THE EXERCISE:
Repeat exactly, please, the lines that begin at the start of the listing and end at the line holding "return newObject(name, mesh)".

========

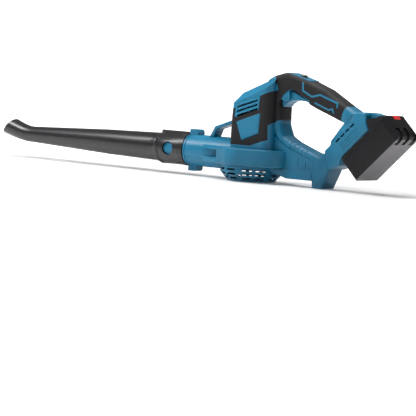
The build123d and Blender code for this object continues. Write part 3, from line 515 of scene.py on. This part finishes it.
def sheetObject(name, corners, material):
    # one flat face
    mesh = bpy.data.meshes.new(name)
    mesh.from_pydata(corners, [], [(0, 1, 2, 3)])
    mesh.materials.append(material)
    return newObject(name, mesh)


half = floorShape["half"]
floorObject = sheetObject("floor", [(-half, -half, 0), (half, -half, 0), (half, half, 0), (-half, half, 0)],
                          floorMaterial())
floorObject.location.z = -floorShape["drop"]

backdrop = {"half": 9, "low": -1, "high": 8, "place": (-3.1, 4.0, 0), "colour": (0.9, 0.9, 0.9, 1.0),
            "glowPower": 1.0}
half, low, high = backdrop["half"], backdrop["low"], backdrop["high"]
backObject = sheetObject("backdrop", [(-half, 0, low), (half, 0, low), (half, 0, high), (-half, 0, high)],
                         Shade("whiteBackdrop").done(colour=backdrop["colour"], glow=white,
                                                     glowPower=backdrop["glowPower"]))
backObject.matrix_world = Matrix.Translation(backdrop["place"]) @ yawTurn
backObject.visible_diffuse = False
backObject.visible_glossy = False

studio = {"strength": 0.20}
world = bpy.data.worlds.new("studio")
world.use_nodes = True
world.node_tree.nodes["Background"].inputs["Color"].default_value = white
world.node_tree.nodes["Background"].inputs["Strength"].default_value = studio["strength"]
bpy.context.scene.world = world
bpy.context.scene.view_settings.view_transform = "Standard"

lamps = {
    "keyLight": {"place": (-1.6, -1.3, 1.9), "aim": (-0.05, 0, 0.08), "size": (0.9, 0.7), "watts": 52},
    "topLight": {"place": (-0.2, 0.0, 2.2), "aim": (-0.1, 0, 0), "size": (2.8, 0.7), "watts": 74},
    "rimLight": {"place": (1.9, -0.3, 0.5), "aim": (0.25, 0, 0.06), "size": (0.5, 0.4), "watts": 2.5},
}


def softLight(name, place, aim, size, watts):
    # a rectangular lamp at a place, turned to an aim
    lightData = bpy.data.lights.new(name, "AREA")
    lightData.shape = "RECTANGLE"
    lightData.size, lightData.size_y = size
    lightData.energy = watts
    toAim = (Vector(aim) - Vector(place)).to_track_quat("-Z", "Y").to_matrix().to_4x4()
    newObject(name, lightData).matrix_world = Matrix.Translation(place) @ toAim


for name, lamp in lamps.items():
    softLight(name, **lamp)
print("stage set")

========

FINAL RESULT:
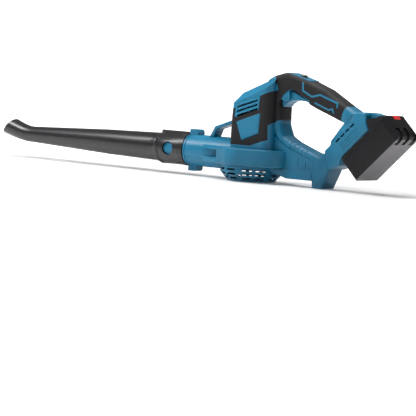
The build123d and Blender code for this object continues. Write part 3, from line 515 of scene.py on. This part finishes it.
def sheetObject(name, corners, material):
    # one flat face
    mesh = bpy.data.meshes.new(name)
    mesh.from_pydata(corners, [], [(0, 1, 2, 3)])
    mesh.materials.append(material)
    return newObject(name, mesh)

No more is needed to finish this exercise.